Creating a culture of care also needs to extend outside the classroom. Parents need guidance and partnership, not judgment, and health, education and social services must work together rather than in silos. National policymakers should also recognise that wellbeing is a collective responsibility, not something that can be outsourced to overstretched schools.
The human cost of inaction
When children’s mental health needs go unmet, the consequences are lifelong. Research shows that poor mental health cases in adolescence increases the risk of unemployment, physical illness and social isolation in adulthood. The economic cost is enormous, but the personal toll on young people, families and communities is incalculable.
Despite this, the system remains reactive. We wait for problems to become crises, attendance to collapse or disciplinary issues to spiral, and only then do we act.
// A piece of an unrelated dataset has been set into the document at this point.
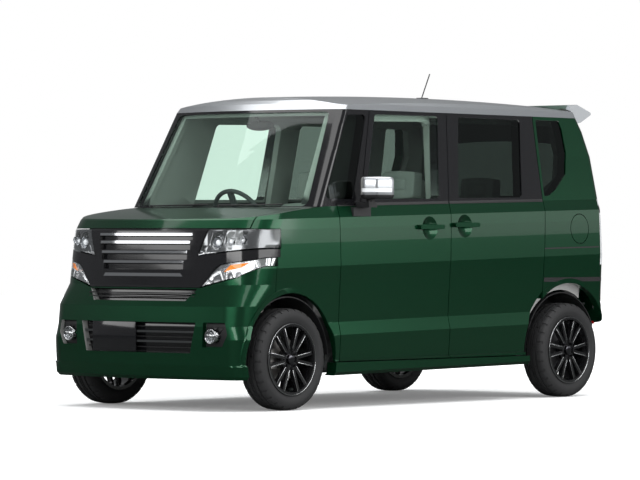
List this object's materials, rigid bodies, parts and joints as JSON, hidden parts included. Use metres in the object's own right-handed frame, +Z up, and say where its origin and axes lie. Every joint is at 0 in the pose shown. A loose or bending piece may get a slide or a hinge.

It’s a false economy. A single early-intervention worker can prevent years of costly specialist involvement down the line, and a flexible learning plan can stop a child from disappearing from education altogether.
Rethinking what support looks like
Early intervention isn’t only about faster access to services – it has the potential to change the narrative completely. Instead of viewing mental health as something separate from learning, we should see it as intertwined with every aspect of education. A calm and nurturing classroom, a teacher who notices subtle signs of distress and a curriculum that values emotional literacy alongside academic rigour are key to enabling young people to succeed in the increasingly pressured world we live in today.
There’s also a need to move away from the ‘one size fits all’ model of schooling. Not every child will thrive in large, busy environments. For some, smaller, more personalised settings make all the difference, not because they lower expectations, but because they create the stability and trust that learning requires.
A call to action
The mental health crisis among children and young people shouldn’t be brushed aside and seen as inevitable. The fact is, it’s the result of choices – political, social and educational – that can be changed. We can choose to invest in prevention rather than crisis management, to fund early-help services that actually intervene early and to build an education system that places wellbeing at its heart, not at its margins.
Every teacher who spots the quiet child slipping through the cracks, every parent battling to be heard, and every practitioner who refuses to give up understands what’s at stake here. What we need now is a collective shift from patching up problems to preventing them.
When we intervene early, we don’t just prevent breakdowns, we open doors and give children the chance to rediscover confidence, connection and joy in learning. That’s ultimately the true purpose of education – not simply to pass exams, but to build lives that are hopeful, healthy and happy.